Once they have familiarized themselves with the situation in Sudan, students should proceed with one or both of the following activities:

A. Go to www.newseum.org and examine the headlines of the day. This website provides the 380 front pages from 41 countries on a daily basis. Students should look at at least two front pages in each region The Sudan may or may not be featured in that day's headlines, depending on world events. Students can learn as much from its absence as its presence. After reviewing the headlines, students can perform a Google search for "Sudan." At the top of the list that Google returns will be any news stories in the past 24 hours-front page or buried in the middle--that mention the Sudan situation. After examining that day's news coverage, the students should answer the following questions:

1. How is news of trouble in countries were the United States is involved reported differently (in volume or content) than in countries where it is not?
2. What can students infer from the placement of different articles within the paper or on the screen?
3. What can they infer from differences in headlines and amount of space allotted to different issues?
4. How do newspapers reflect societal values? interests?
5. Was the Sudan mentioned on the front pages?

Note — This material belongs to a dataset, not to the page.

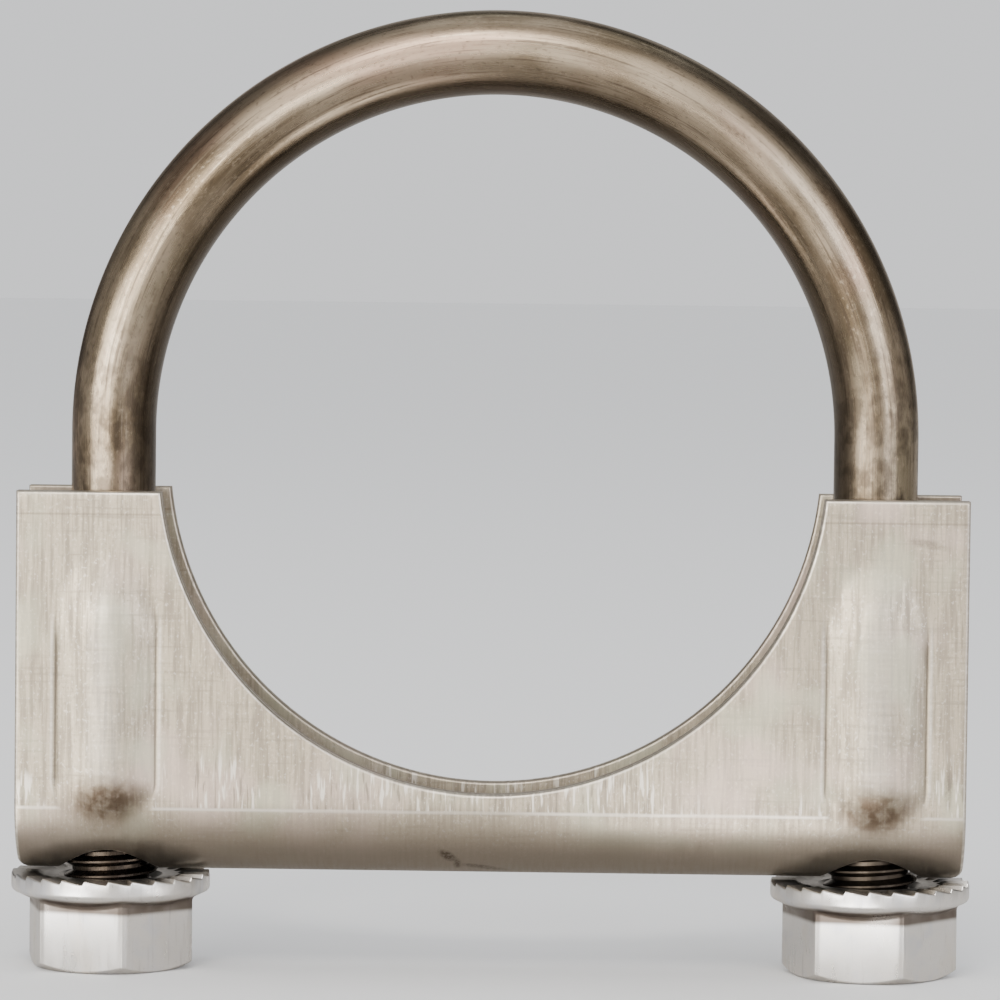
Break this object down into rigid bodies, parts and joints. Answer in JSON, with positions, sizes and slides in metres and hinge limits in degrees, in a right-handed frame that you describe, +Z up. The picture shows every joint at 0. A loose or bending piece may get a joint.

Was the Sudan mentioned in any news source in the past 24 hours? If so, where?

Have students continue to check the same websites over the course of a week and end the lesson with the debate outlined below:

B. Split into two sides for a debate about the role that the United States government should play, if any, in the Sudan situation. One side will argue that it is America's responsibility to intervene when a civil rights violation of this nature occurs; the other side will argue that it is not America's responsibility to interfere with another country's internal affairs.

After students have created, presented and heard arguments for both viewpoints, they
should have the opportunity to journal their individual experiences/feelings about what they have seen and heard in the classroom and at the exhibit.